6102 sayılı Türk Ticaret Kanununun 1483/1. maddesinde ise sigortacıların diğer kanunlardaki hükümler saklı kalmak üzere faaliyet gösterdikleri dalların kapsamında bulunan zorunlu sigortaları yapmaktan kaçınamayacakları belirtilmiş, aynı Kanunun 4/1-a. Maddesinde de her iki tarafın da ticari işletmesiyle ilgili hususlardan doğan hukuk davaları ve çekişmesiz yargı işleri ile tarafların tacir olup olmadıklarına bakılmaksızın, bu Kanunda öngörülen hususlardan doğan hukuk davaları ve çekişmesiz yargı işlerinin ticari dava ve ticari nitelikte çekişmesiz yargı işi sayılacağı açıkça düzenlenmiştir. Kanunun lafzı ve amacı nazara alındığında zorunlu mali mesuliyet sigortalarından doğan uyuşmazlıklarda Asliye Ticaret Mahkemesinin görevli olduğu anlaşılmaktadır.(YARGITAY 5. Hukuk Dairesi 2020/7592 E 2020/9097 )
KISACA, davanın Türk Ticaret Kanunun 1483 vd. maddelerinde sayılan hususlardan olduğu anlaşılmaktadır.
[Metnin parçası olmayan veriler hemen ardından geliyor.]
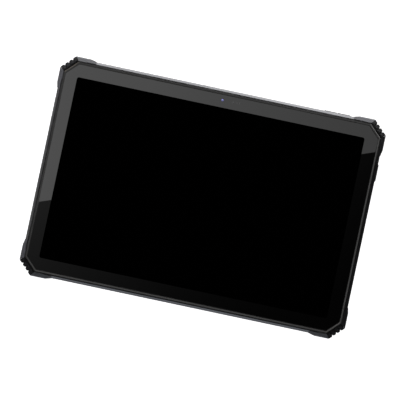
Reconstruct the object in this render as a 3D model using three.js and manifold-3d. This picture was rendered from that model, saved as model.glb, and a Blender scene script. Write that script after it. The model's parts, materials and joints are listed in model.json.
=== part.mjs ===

Her ne kadar dava, haksız fiilden kaynaklanıyor ise de zorunlu mali mesuliyet sigortası bulunmayan davalının sorumluluğuna ilişkin olup, zorunlu mali mesuliyet sigortasının 6102 Sayılı TTK.nda düzenlenmesine göre, MUTLAK TİCARİ DAVA OLUP ticari dava niteliğindeki uyuşmazlığın Ticaret Mahkemesinde görülüp sonuçlandırılması gerekmektedir.(Yargıtay 5. Hukuk Dairesi 2020/7592 E 2020/9097 K Yargıtay 20.Hukuk Dairesinin 22/01/2018 tarih ve 2017/10924 esas 2018/399 karar sayılı ilamı, Yargıtay17. Hukuk Dairesinin 2016/9691 esas 2019/4056 karar sayılı, Yargıtay 17. Hukuk Dairesinin 2014/15604 esas 2014/15989 karar sayılı ilamı, Yargıtay 17. Hukuk Dairesinin 2018/2830 esas 2019/1603 karar sayılı ilamı )
Açıklamaya çalıştığım nedenlerle Davacı … hesabının açtığı davasının Mutlak Ticari Dava olması ve Asliye Ticaret Mahkemesinin Görevli olması ve bu mahkemece yargılamanın yapılarak karar verilmesi görüldüğünden, dosyanın GÖREV YÖNÜNDEN KALDIRILARAK karar verilmesi gerekeceğinden kararın yerinde olduğunu belirtir sayın Çoğunluğun görüşüne katılamamaktayım.